The second half was an entertaining affair as Bootle battled back brilliantly. The home team put a whole host of good balls into the box, only for the Saints defence to repeatedly clear. Eventually one such cross was not dealt with by the defence and after a bit of a scramble Bootle equalised. 2-2
By the time I found myself by the dugouts, Bootle were taking the lead. A great ball to the back post was headed back across goal by ‘Jacko’ at the far post and despite there being a defender on the line and the ball hitting the post, the ball still landed in the net. This meant I had seen a goal from every side of the ground; I debated whether this had ever happened to me before, but I couldn’t provide myself with an answer.
The game once again became scrappy as I completed my lap of the ground and so I did something I rarely ever do: I left a few minutes from the end. This was mainly due to the fact that if I left there and then I’d be able to make it back to Manchester for 11pm rather than 12.30am; plus, I’d decided that Bootle had the game wrapped up. Obviously, the second I stepped outside the ground I heard the cheers signalling that Bootle had scored again to make it 4-2. This made me happy, as a St Helens goal would have meant a penalty shootout and I’m a bit of a sucker for a penalty shootout and would have probably headed back into the ground for it.
Full-time: Bootle 4 – 2 St.

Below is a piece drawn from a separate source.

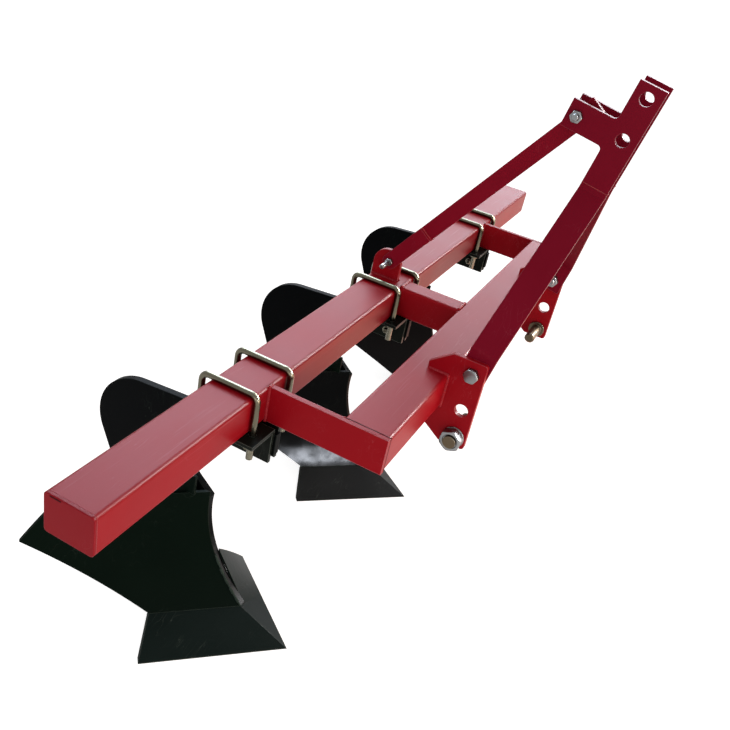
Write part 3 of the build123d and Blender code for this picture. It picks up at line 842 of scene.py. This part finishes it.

Helens Town.
Within minutes I was back at Aintree station and back at Liverpool city centre within 20 minutes, where I encountered a whole host of Everton fans who couldn’t be arsed with staying to watch their extra-time versus Norwich in the League Cup.
I’d witnessed a good game at Bootle and the club seem a good, solid community club. The ground hadn’t blown my mind, but it was decent enough. Despite witnessing an entertaining game, I can’t imagine I’ll be taking in too many other Liverpool Senior Cup games this season either, so on that note I’ll wish Bootle all the best and hope they go all the way.
And that’s officially the end of that blog…but did anyone notice anything missing? Anything slightly unusual for one of my Lost Boyos blogs? A distinct lack of something? Yes, I’m sure regular readers will have noticed that there was not one mention of beer or any alcohol whatsoever (until this sentence). Any reason? Well, believe it or not, I did not actually drink any that’s why *hears audible gasps* Any reason? Not really, I just thought I’d see what it was like experiencing football through the eyes of a stone cold sober football fan; it was a hell of a lot cheaper, but a bit bland for me to be honest, so don’t you worry – your usual pub-frequenting, beer-drinking Matt Harrison will resume be back for the next adventure at ground no.199 (and there’ll obviously be big celebrations to be had to commemorate my landmark 200th this upcoming weekend).
Highlights: good clubhouse, good game of football, meeting Paul, saving a lot of money not drinking.
Low Points: boring location, not too much around ground (unless you love business parks).